Detecting Novelty Effects: The tool can analyze if there’s an initial surge in performance due to the novelty, which is vital for understanding the long-term effectiveness of the changes.

Decision Making Based on Data:

Confidence in Results: With confidence interval and lift calculations, businesses can make informed decisions about implementing changes based on the A/B test results.
Quantifying Impact: The absolute and relative lift calculations provide quantifiable metrics to gauge the success of the tested changes, aiding in strategic decision-making.

Customizable and Scalable Analysis:

The YAML configuration file allows users to tailor the analysis to their specific needs, making ABTestAnalyzer adaptable to various industries and scales of A/B testing.

Visualizations and Reporting:

The tool can generate visual representations and detailed reports of the test outcomes, making it easier to communicate findings to stakeholders and team members.

Example Scenario: E-commerce Website Optimization

Imagine an e-commerce company planning to test a new website layout (Version B) against the current layout (Version A).

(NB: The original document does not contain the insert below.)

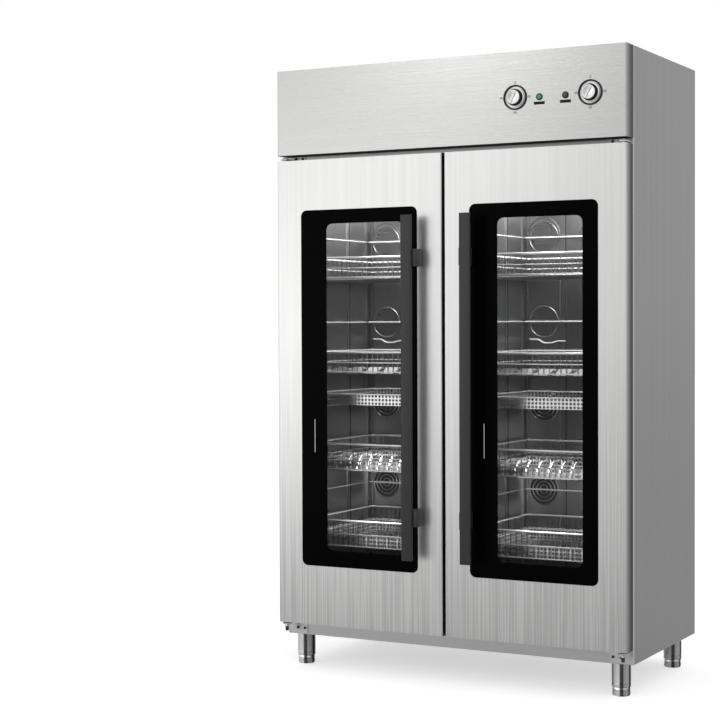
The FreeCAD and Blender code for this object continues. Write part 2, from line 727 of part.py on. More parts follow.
def make_heater():
    """Return the right heater: a hairpin tube between two end blocks on the back wall."""
    middle = (DUCT_FACE + DUCT_SHEET + BAY_BACK) / 2
    foot = FLOOR + HEATER_FOOT
    top = foot + HEATER_LENGTH - HEATER_HALF_WIDTH
    left = V(BAY_CENTRE - HEATER_HALF_WIDTH, middle, foot)
    right = V(BAY_CENTRE + HEATER_HALF_WIDTH, middle, foot)
    left_top = V(left.x, middle, top)
    right_top = V(right.x, middle, top)
    crown = V(BAY_CENTRE, middle, top + HEATER_HALF_WIDTH)
    path = Part.Wire(
        [
            Part.LineSegment(left, left_top).toShape(),
            Part.Arc(left_top, crown, right_top).toShape(),
            Part.LineSegment(right_top, right).toShape(),
        ]
    )
    profile = Part.Wire(Part.makeCircle(HEATER_TUBE_RADIUS, left, V(0, 0, 1)))
    tube = path.makePipeShell([profile], True, False)
    half = HEATER_BLOCK / 2
    blocks = []
    for end in (left, right):
        low = (end.x - half, middle - half, foot - half)
        high = (end.x + half, BAY_BACK, foot + half)
        blocks.append(block(low, high))
    return tube.fuse(blocks).removeSplitter()


def make_probe():
    """Return the right temperature probe under the bay ceiling."""
    x = BAY_OUT - PROBE_SIDE_INSET
    profile = [
        (0, 0),
        (PROBE_FLANGE_RADIUS, 0),
        (PROBE_FLANGE_RADIUS, PROBE_FLANGE),
        (PROBE_RADIUS, PROBE_FLANGE),
        (PROBE_RADIUS, PROBE_LENGTH),
        (0, PROBE_LENGTH),
    ]
    return turned(profile, (x, FRONT + PROBE_SETBACK, CEILING), (0, 0, -1))


# ---------------------------------------------------------------- controls
def make_controls():
    """Write timers, dial rings, knobs, lamps, terminal block and cable gland."""
    timers = []
    rings = []
    for side, x in KNOB_CENTRES.items():
        timers.append(make_timer(x))
        rings.append(make_dial_ring(x))
        save(side + "_knob", make_knob(x))
    save("timers", *timers)
    save("dial_rings", *rings)
    for name, x in LAMP_CENTRES.items():
        save(name + "_lamp", make_lamp(x))
    save("terminal_block", make_terminal_block())
    save("cable_gland", make_gland())


def nose_front():
    """Return the plane of the timer nose's front end."""
    return DOOR_FACE - NOSE_PROUD


def make_timer(x):
    """Return a timer behind the fascia, with a bored nose through it."""
    half = TIMER_SIZE / 2
    back = DOOR_FACE + SHEET
    body = block((x - half, back, CONTROL_Z - half), (x + half, back + TIMER_DEPTH, CONTROL_Z + half))
    nose = rod((x, nose_front(), CONTROL_Z), (0, 1, 0), back - nose_front() + SHEET, NOSE_RADIUS)
    bore_length = SPINDLE_REACH + SHEET
    bore_radius = SPINDLE_RADIUS + SPINDLE_CLEARANCE
    bore = rod((x, nose_front(), CONTROL_Z), (0, 1, 0), bore_length, bore_radius)
    return body.fuse(nose).cut(bore)


def make_dial_ring(x):
    """Return the black ring around a knob."""
    start = (x, DOOR_FACE - DIAL_THICKNESS, CONTROL_Z)
    ring = rod(start, (0, 1, 0), DIAL_THICKNESS, DIAL_RADIUS)
    return ring.cut(rod(start, (0, 1, 0), DIAL_THICKNESS, DIAL_RADIUS - DIAL_RIM))


def make_knob(x):
    """Return a knob: skirt, cap with a low grip across it, and spindle."""
    skirt_back = nose_front() - KNOB_GAP
    skirt_radius = DIAL_RADIUS - DIAL_RIM - SKIRT_CLEARANCE
    skirt = rod((x, skirt_back, CONTROL_Z), (0, -1, 0), SKIRT_THICKNESS, skirt_radius)
    cap = rod((x, skirt_back, CONTROL_Z), (0, -1, 0), SKIRT_THICKNESS + KNOB_HEIGHT, KNOB_RADIUS)
    face = skirt_back - SKIRT_THICKNESS - KNOB_HEIGHT
    grip_half = math.sqrt(KNOB_RADIUS**2 - (GRIP_WIDTH / 2) ** 2) - GRIP_MARGIN
    grip = block(
        (x - GRIP_WIDTH / 2, face - GRIP_HEIGHT, CONTROL_Z - grip_half),
        (x + GRIP_WIDTH / 2, face + GRIP_HEIGHT, CONTROL_Z + grip_half),
    )
    grip.rotate(V(x, face, CONTROL_Z), V(0, 1, 0), GRIP_ANGLE)
    spindle_length = SPINDLE_REACH + KNOB_GAP
    spindle = rod((x, skirt_back, CONTROL_Z), (0, 1, 0), spindle_length, SPINDLE_RADIUS)
    return cap.fuse([skirt, grip, spindle]).removeSplitter()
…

They would use ABTestAnalyzer to:

Determine the sample size and test duration to ensure statistical significance.
Estimate the budget required for the test period.
Conduct an AA test to validate the testing process.
Run the A/B test, comparing key metrics like conversion rates and user engagement between the two website versions.
Perform post-test analysis to check for statistical normality, variance equality, and any novelty effects.
Calculate the confidence interval, absolute lift, and relative lift to understand the impact of the new layout.
Make an informed decision based on the analysis on whether to implement the new layout across the website.

Summary

In summary, ABTestAnalyzer provides a comprehensive, automated solution for A/B testing, from pre-test planning to post-test analysis, ensuring that businesses can make data-driven decisions with confidence.